Love Triangle Murder Rocks City
One hundred and sixteen years ago today, a love triangle murder scandalized Manhattan. Andrew Haswell Green known as the “Father of Greater New York” was gunned down outside his Park Avenue home. The eighty-three-year-old was returning from a morning meeting on Friday the 13th when Cornelius Williams mistook him for another man.
Green pleaded for his life, but the deranged Williams wouldn’t listen and shot him five times outside his front door. Newspapers revealed that Williams was in love with an exotic black woman who was having an affair with John R. Platt, who he thought was named Green.

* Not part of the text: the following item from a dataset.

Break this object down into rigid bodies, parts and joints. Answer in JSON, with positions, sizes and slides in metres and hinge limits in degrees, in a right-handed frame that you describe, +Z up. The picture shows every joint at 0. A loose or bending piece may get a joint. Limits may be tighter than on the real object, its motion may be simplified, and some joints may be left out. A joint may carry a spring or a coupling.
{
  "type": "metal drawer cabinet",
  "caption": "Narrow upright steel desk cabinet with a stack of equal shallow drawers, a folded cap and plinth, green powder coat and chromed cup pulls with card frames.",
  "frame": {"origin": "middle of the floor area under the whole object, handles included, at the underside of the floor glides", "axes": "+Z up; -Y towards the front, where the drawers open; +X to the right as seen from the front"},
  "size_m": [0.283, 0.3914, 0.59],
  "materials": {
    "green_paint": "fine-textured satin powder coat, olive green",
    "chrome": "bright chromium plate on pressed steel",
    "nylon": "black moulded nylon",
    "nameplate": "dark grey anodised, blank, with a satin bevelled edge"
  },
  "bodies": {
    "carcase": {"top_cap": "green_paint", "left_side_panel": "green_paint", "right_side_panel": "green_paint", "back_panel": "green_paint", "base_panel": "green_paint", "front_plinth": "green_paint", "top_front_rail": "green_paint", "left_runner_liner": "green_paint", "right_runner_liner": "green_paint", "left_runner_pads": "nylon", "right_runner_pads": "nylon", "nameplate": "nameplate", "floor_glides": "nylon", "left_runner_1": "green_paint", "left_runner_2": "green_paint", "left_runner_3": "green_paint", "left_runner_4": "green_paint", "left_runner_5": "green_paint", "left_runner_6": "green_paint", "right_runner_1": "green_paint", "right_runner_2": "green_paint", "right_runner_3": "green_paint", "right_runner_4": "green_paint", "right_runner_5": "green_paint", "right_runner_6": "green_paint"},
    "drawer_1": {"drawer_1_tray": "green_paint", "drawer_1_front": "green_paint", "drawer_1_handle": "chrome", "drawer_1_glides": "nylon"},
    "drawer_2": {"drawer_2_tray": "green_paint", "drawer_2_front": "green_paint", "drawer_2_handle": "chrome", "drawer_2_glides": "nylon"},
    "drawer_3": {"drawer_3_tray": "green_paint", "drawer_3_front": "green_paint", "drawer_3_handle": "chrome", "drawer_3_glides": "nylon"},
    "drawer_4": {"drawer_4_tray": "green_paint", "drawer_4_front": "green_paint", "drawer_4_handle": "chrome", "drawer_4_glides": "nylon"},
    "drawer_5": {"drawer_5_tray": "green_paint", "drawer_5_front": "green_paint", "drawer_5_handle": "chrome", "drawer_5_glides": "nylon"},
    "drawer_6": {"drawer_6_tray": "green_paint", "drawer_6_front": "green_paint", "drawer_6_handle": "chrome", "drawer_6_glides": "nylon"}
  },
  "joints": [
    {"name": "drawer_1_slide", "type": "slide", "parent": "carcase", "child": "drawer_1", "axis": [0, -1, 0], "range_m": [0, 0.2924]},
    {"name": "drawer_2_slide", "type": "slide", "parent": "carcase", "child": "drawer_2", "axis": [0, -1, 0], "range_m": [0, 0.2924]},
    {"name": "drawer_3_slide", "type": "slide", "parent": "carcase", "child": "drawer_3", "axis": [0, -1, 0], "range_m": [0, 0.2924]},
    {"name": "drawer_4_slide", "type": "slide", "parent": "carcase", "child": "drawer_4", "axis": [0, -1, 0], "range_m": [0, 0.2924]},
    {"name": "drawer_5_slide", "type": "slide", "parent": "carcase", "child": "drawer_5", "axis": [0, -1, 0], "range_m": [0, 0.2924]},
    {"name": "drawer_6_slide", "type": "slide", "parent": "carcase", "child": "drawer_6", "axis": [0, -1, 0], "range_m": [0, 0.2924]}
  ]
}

Forty-six years earlier, Green was head of the Board of Education that banned Elizabeth Jennings and Helen Appo from graduating with their teaching class because they were black. Later, he piloted the construction of Central Park, the Bronx Zoo, and the American Museum of Natural History. In 1898, he consolidated the region into the five boroughs of New York City.
Despite his innocence, the intrigue followed Green to the grave. The man who was convinced that African Americans were intellectually tainted was guilty by association with the scandal and forgotten. Until recently, only a lone granite bench in an isolated section of Central Park recognized his accomplishments. In 2017, a rehabilitated section of East River waterfront was dedicated to him.